Turning Torso

Turning Torso
Architect: Santiago Calatrava
Address: Västra Varvsgatan 34, Malmö, Sweden
Completion:14.02.2001 - 27.08.2005
Area:27000 m2
Site Area:2025 m2
Price:168 000 000 Euro


Malmö is located in the southwest of Sweden. Among its 265,000 inhabitants, 164 different nationalities speak a hundred different languages. In July 2000, Malmö was connected to Copenhagen by a twelve-kilometer bridge over the Baltic Sea (Øresundsbron), further enhancing the city's international significance. However, the Swedes were not content with the stunning engineering structure and a year later organized an urban planning project in the western port of Malmö, the European Housing Expo 2001, which included Calatrava's project, intended to become the tallest residential building in Europe. A few months after its completion, it was surpassed by the cumbersome residential palace Triumf in Moscow.
The entire project was made possible thanks to John Örbäck's (chairman of HSB) fondness for Calatrava's sculpture named Twisting Torso, resembling a stretching human body. Örbäck arranged a meeting with Calatrava in Zurich, where he tried to convince him that his greatly enlarged sculpture must be realized in Sweden without fail.
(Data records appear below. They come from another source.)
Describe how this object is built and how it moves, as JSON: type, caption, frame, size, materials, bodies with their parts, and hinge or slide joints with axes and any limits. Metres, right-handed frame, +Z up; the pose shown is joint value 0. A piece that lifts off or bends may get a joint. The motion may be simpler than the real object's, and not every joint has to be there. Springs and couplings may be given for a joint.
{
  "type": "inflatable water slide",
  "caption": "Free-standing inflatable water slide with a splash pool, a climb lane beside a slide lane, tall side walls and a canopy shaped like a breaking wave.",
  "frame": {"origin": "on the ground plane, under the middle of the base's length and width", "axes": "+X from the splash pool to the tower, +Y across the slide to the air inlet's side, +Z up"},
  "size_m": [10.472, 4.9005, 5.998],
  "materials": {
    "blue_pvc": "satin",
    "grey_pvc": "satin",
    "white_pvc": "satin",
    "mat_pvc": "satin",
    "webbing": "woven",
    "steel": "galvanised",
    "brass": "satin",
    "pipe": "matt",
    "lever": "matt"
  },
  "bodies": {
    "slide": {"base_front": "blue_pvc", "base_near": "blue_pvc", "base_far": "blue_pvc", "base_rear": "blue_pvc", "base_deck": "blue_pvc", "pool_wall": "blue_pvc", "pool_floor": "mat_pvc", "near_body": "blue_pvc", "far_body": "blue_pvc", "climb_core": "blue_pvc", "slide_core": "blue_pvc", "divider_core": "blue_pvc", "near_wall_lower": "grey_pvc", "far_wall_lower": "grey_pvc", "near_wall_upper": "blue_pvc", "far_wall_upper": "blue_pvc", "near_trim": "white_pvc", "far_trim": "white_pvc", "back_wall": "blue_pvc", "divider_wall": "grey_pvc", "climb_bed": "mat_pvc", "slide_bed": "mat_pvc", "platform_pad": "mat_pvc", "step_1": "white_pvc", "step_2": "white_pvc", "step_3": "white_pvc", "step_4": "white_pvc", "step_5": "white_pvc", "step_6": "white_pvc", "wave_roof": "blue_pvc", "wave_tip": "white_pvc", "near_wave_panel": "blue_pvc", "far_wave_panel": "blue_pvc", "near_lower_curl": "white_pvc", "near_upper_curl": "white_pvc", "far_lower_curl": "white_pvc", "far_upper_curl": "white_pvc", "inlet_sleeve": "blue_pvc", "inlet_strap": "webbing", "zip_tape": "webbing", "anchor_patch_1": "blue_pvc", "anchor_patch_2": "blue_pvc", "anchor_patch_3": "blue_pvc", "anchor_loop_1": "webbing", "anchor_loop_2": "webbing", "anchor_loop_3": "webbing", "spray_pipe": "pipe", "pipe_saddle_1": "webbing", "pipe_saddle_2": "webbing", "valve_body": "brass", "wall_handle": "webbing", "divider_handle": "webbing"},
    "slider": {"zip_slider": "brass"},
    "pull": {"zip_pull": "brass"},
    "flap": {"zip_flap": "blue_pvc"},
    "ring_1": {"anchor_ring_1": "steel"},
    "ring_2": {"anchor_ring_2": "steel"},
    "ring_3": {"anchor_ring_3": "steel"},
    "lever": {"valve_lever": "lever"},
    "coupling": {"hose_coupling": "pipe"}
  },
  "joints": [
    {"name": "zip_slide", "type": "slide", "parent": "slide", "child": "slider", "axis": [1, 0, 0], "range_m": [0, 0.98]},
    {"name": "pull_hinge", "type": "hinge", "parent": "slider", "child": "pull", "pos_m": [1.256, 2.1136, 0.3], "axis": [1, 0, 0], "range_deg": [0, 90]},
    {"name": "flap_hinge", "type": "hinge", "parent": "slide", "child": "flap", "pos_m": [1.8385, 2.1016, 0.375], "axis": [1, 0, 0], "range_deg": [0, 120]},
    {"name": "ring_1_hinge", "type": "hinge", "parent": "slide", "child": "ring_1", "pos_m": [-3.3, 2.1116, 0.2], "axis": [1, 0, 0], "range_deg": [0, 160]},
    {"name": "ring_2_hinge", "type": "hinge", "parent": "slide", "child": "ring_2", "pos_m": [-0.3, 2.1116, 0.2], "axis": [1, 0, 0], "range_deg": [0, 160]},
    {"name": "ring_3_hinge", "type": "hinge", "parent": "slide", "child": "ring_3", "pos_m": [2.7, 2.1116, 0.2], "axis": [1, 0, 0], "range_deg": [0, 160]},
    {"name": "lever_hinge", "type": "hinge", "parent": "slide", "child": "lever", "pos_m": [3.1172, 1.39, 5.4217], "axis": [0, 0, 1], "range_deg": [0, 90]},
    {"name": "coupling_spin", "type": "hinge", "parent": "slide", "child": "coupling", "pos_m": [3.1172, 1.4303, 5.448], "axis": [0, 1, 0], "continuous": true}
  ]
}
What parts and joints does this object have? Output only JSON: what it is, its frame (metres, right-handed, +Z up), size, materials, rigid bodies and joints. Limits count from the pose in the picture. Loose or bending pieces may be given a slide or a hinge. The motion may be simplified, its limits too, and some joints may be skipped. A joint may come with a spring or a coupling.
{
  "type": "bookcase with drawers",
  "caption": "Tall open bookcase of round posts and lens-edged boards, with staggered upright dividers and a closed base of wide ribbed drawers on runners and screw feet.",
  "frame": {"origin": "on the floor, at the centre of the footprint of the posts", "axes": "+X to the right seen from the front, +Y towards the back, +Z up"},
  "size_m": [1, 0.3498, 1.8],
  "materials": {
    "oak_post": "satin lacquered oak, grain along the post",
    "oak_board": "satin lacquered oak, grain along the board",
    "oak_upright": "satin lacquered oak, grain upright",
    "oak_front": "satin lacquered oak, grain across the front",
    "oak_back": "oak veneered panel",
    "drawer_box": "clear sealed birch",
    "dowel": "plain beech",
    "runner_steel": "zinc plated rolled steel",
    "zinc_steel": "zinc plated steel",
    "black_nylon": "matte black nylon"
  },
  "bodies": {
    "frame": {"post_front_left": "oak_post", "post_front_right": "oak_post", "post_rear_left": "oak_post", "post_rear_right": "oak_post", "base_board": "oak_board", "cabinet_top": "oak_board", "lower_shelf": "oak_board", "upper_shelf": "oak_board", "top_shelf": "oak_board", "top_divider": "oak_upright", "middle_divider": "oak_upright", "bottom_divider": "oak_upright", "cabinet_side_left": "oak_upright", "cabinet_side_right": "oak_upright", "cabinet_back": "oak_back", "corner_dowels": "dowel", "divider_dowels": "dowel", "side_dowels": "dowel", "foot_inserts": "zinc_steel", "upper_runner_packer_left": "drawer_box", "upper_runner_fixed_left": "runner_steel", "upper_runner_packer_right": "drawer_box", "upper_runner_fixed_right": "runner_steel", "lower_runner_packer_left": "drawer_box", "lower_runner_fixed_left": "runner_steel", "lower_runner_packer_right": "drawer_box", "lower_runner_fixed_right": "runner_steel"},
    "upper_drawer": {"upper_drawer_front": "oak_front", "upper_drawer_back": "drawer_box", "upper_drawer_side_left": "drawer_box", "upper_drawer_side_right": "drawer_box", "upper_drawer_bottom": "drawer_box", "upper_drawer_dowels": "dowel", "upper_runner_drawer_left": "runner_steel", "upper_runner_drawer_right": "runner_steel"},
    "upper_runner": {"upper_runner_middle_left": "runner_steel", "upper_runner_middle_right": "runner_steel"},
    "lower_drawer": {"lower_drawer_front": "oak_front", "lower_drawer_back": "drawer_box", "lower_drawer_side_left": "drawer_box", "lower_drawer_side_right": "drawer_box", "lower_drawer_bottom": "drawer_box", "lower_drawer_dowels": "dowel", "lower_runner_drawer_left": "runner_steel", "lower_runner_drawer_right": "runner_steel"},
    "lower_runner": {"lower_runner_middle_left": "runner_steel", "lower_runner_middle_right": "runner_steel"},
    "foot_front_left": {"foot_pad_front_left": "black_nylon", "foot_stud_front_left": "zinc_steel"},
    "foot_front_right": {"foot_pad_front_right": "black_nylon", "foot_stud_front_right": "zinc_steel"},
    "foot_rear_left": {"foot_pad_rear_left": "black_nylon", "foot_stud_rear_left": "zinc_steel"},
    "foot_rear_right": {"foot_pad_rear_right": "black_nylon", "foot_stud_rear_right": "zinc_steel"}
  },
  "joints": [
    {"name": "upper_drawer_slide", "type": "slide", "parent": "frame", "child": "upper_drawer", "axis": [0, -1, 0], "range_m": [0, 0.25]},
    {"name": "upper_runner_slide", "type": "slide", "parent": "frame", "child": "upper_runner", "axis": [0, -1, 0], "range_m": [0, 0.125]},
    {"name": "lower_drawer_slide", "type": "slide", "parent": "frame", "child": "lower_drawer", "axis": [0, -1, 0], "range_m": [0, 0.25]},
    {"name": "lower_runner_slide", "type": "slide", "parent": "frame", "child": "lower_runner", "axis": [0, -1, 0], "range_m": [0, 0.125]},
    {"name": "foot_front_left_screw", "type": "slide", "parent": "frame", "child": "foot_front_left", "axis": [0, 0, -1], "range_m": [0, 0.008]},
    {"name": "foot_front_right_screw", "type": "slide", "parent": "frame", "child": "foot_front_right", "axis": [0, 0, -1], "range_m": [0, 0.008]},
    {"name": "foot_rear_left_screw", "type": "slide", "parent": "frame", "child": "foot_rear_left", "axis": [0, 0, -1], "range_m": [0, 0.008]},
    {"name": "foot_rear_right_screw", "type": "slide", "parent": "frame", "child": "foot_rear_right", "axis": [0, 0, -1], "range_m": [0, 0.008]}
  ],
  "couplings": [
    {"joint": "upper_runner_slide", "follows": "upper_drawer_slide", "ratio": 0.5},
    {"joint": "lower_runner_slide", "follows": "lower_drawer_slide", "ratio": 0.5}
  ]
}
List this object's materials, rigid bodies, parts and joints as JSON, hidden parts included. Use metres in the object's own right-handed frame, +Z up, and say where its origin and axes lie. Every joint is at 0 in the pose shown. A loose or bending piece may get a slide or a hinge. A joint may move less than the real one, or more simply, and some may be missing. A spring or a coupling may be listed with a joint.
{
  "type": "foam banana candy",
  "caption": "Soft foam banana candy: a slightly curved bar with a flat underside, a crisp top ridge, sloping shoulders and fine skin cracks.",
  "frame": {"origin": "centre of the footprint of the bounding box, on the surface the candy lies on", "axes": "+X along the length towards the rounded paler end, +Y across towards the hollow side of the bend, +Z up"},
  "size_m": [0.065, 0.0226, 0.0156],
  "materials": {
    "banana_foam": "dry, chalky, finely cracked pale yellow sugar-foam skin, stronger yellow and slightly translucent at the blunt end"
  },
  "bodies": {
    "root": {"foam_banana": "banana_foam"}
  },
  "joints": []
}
Turning Torso stands in the middle of an artificially created water surface with two other sculptures by Santiago Calatrava. The tower itself consists of nine cubes separated by a free floor and set on a circular concrete core. The stability of the building is ensured by an external "steel spine". Each floor is rotated by 1.6º relative to the one below it. The total height rotation sums up to 90º, giving the tower the impression of twisting around its axis.
The foundation of the building rests directly on limestone rock. Additionally, fifteen-meter steel plates were driven into the ground. After the foundation was laid, a seven-meter thick and 30-meter wide concrete base was cast. Its dimensions were derived from model tests of the tower in a wind tunnel, where Prof. N. Isyumov from Canada’s University of Western Ontario studied its behavior under extreme wind loads. Finally, the tower was constructed so that its tip would sway a maximum of 30 centimeters during a hundred-year storm. As a result, fluctuations in the interiors are hardly noticeable. Much of this is due to the external "spine." The sharply protruding welded steel structure consists of one vertical post, 20 horizontal, and 18 diagonal braces.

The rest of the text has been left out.